I need to try turning off Ultimate Traffic to see if that's the culprit as well.

if you go to KTPA 36L, what FPS do you get from inside the T7 cockpit?

 

scenery tab set to ultra-high I get 16-18fps. 

med-high I get like 19-24fps,

 

in the default 737 virtual cockpit I get

 

ultra-high 30-45fps

med-high 75-90fps

 

PMDG 747

 

ultra-high 24-29fps

med-high 39-45fps

 

Level D 767

 

ultra-high 28-32fps

med-high 38-42fps

 

Captain Sim 767

 

ultra-high 22-25fps

med-high 32-36fps

 

what still makes me wonder is why it doesn't seem it's touching my GPU.  Is GPU-Z not reliable?

it never shows above 60%, and it many times shows my clock set to only 135mhz (max is 1071mhz)

if it's downclocking that tells me it's not even hardly using the GPU.

  • Author

what still makes me wonder is why it doesn't seem it's touching my GPU.  Is GPU-Z not reliable?

it never shows above 60%, and it many times shows my clock set to only 135mhz (max is 1071mhz)

if it's downclocking that tells me it's not even hardly using the GPU.

 

See my earlier post about FSX being CPU-bound not GPU-bound. You'll never see your graphics card break much of a sweat in this sim unless you really have massive amounts of anti-aliasing and filtering going on.

 

Your graphics card is also designed to throttle itself back when idle (to conserve power/heat).

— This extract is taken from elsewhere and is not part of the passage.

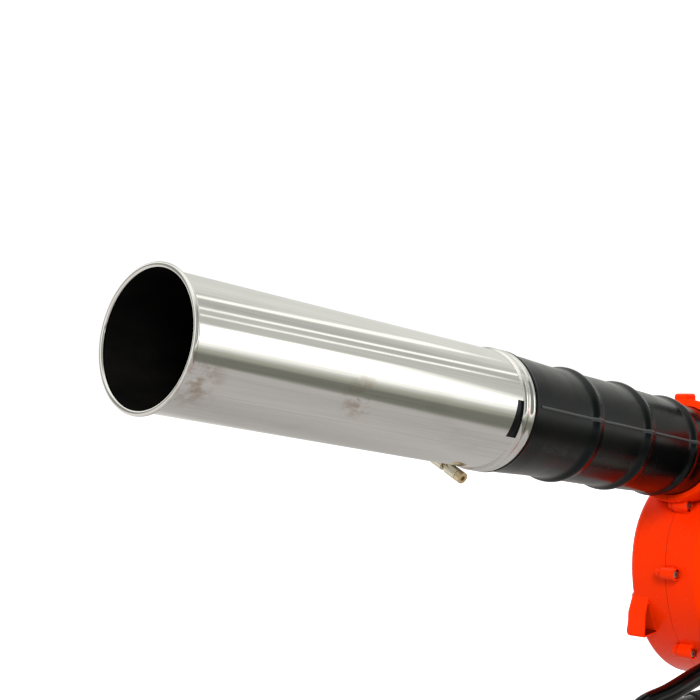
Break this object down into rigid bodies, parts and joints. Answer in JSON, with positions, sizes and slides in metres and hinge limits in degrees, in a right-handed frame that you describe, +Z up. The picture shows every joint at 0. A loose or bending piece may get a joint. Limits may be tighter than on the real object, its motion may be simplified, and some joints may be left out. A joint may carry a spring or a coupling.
{
  "type": "leaf blower",
  "caption": "Petrol hand-held leaf blower with a long steel nozzle, black plastic pipe, orange fan housing, small engine, top handle and bent-tube stand.",
  "frame": {"origin": "middle of the bounding box footprint, on the floor the stand rests on", "axes": "+X forward to the nozzle mouth, +Y to the operator's left (engine side), +Z up"},
  "size_m": [0.817, 0.21, 0.3972],
  "materials": {
    "nozzle_steel": "polished stainless sheet with faint stains",
    "zinc": "bright zinc plated",
    "gold_zinc": "yellow zinc plated",
    "black_plastic": "glossy moulded",
    "orange_plastic": "glossy moulded",
    "grey_plastic": "fine texture",
    "red_plastic": "fine texture",
    "aluminium": "die cast",
    "dark_steel": "heat darkened",
    "rubber": "matte",
    "ceramic": "glazed",
    "foam": "open cell foam, matte",
    "tank_plastic": "milky moulded",
    "painted_tube": "gloss black paint"
  },
  "bodies": {
    "machine": {"nozzle_tube": "nozzle_steel", "clamp_barrel_near": "zinc", "clamp_barrel_far": "zinc", "clamp_nut": "zinc", "clamp_bolt": "gold_zinc", "blower_pipe": "black_plastic", "intake_grille": "black_plastic", "flywheel_housing": "black_plastic", "ignition_coil": "black_plastic", "muffler_guard": "black_plastic", "filter_base": "black_plastic", "top_handle": "black_plastic", "bracket_front": "black_plastic", "bracket_rear": "black_plastic", "volute_far_half": "orange_plastic", "volute_near_half": "orange_plastic", "filter_cover": "orange_plastic", "starter_housing": "orange_plastic", "cylinder_cover": "orange_plastic", "insulator": "red_plastic", "crankcase": "aluminium", "cylinder": "aluminium", "carburettor": "aluminium", "muffler": "dark_steel", "volute_screw_1": "dark_steel", "volute_screw_2": "dark_steel", "volute_screw_3": "dark_steel", "volute_screw_4": "dark_steel", "volute_screw_5": "dark_steel", "volute_screw_6": "dark_steel", "spark_plug_boot": "rubber", "ignition_lead": "rubber", "fuel_line": "rubber", "throttle_cable": "rubber", "rubber_foot_front": "rubber", "rubber_foot_rear": "rubber", "rubber_foot_side_front": "rubber", "rubber_foot_side_rear": "rubber", "spark_plug": "ceramic", "filter_element": "foam", "fuel_tank": "tank_plastic", "stand_tube": "painted_tube"},
    "crank_train": {"crankshaft": "dark_steel", "impeller": "black_plastic", "flywheel": "aluminium", "starter_cup": "zinc"},
    "pulley": {"starter_pulley": "grey_plastic"},
    "starter_grip": {"starter_handle": "black_plastic"},
    "trigger": {"throttle_trigger": "grey_plastic"},
    "cruise": {"cruise_lever": "grey_plastic"},
    "stop_button": {"stop_switch": "red_plastic"},
    "primer": {"primer_bulb": "rubber"},
    "choke": {"choke_lever": "grey_plastic"},
    "air_filter_knob": {"filter_knob": "black_plastic"},
    "tank_cap": {"fuel_cap": "black_plastic"}
  },
  "joints": [
    {"name": "crank_spin", "type": "hinge", "parent": "machine", "child": "crank_train", "pos_m": [-0.2476, -0.0325, 0.15], "axis": [0, 1, 0], "continuous": true},
    {"name": "starter_pull", "type": "slide", "parent": "machine", "child": "starter_grip", "axis": [0, 0, 1], "range_m": [0, 0.5], "stiffness_N_per_m": 6, "springref_m": -0.6},
    {"name": "pulley_spin", "type": "hinge", "parent": "machine", "child": "pulley", "pos_m": [-0.2476, 0.0845, 0.15], "axis": [0, 1, 0], "range_deg": [-1450, 0]},
    {"name": "trigger_squeeze", "type": "hinge", "parent": "machine", "child": "trigger", "pos_m": [-0.2636, -0.0115, 0.36], "axis": [0, 1, 0], "range_deg": [0, 14], "stiffness_Nm_per_rad": 0.25, "springref_deg": -14.32},
    {"name": "cruise_set", "type": "hinge", "parent": "machine", "child": "cruise", "pos_m": [-0.2556, 0.0055, 0.364], "axis": [0, 1, 0], "range_deg": [0, 50]},
    {"name": "stop_press", "type": "slide", "parent": "machine", "child": "stop_button", "axis": [0, -1, 0], "range_m": [0, 0.003], "stiffness_N_per_m": 400, "springref_m": -0.002},
    {"name": "primer_press", "type": "slide", "parent": "machine", "child": "primer", "axis": [0, -1, 0], "range_m": [0, 0.003], "stiffness_N_per_m": 300, "springref_m": -0.002},
    {"name": "choke_turn", "type": "hinge", "parent": "machine", "child": "choke", "pos_m": [-0.3016, 0.0675, 0.226], "axis": [0, 1, 0], "range_deg": [0, 40]},
    {"name": "filter_knob_turn", "type": "hinge", "parent": "machine", "child": "air_filter_knob", "pos_m": [-0.3576, 0.0495, 0.217], "axis": [1, 0, 0], "range_deg": [0, 90]},
    {"name": "fuel_cap_turn", "type": "hinge", "parent": "machine", "child": "tank_cap", "pos_m": [-0.2996, 0.0935, 0.072], "axis": [0, 1, 0], "range_deg": [0, 180]}
  ],
  "couplings": [
    {"joint": "pulley_spin", "follows": "starter_pull", "rad_per_m": -50}
  ]
}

You need a thorrow understanding of what it is your hardware monitoring software is actually doing and displaying.

 

I dont have that knowledge.

But I do recall reading that many interpret things into GPU-Z and the likes that are not correct or complete.

 

Are you sure you have Windows setup to use a High Performance Enegery plan?

 

I will take a look later what my GPU is doeing in terms of load.

Rob Robson

Mmm very confusing using using CPU-Z......ah wait.....you are using GPU-Z?

Ok...CPU-Z is indicating:

 

core 705Mhz

memory 3004 Mhz

 

No idea what that 705 means yet....the numbers are the same with FSX running and when not running.

 

I use MSI afterburner to monitor GPU performance.

With FSX running it sais:

Core clock 1006Mhz

Memory clock 3005 Mhz (I guess that is DDR2, so 2x3005=6010MHz)

 

With FSX not running:

Core clock 810 MHz

Memory clock 3005 MHz

 

My GPU specs:

GTX680

Base clock 1005 Mhz

Boost clock 1058 MHz

memory clock 6008 MHz

 

So with FSX running, both core clock and memory clock are at 100% (for some reason that boost to 1058 is not used however).

 

Which shows that a good GPU DOES help FSX (unless I am interpreting those numbers incorrectly)

 

Corepunch, can you try MSI Afterburner to compare?

 

Now, if your CPU is actually so slow that it is not feeding enough data to the GPU, then that could be the reason your GPU is waiting, doing nothing.

I cant imagine that with a 4Ghz CPU, even if it is not an Intell.

 

I could simulate this by downclocking from 4.4Ghz to 3.0Ghz and see what happens to the GPU then.

But first see what readings you get from MSI Afterburner please.

 

Ps to all other readers...I am far from an expert on this stuff....so please jump in and help or suggest things!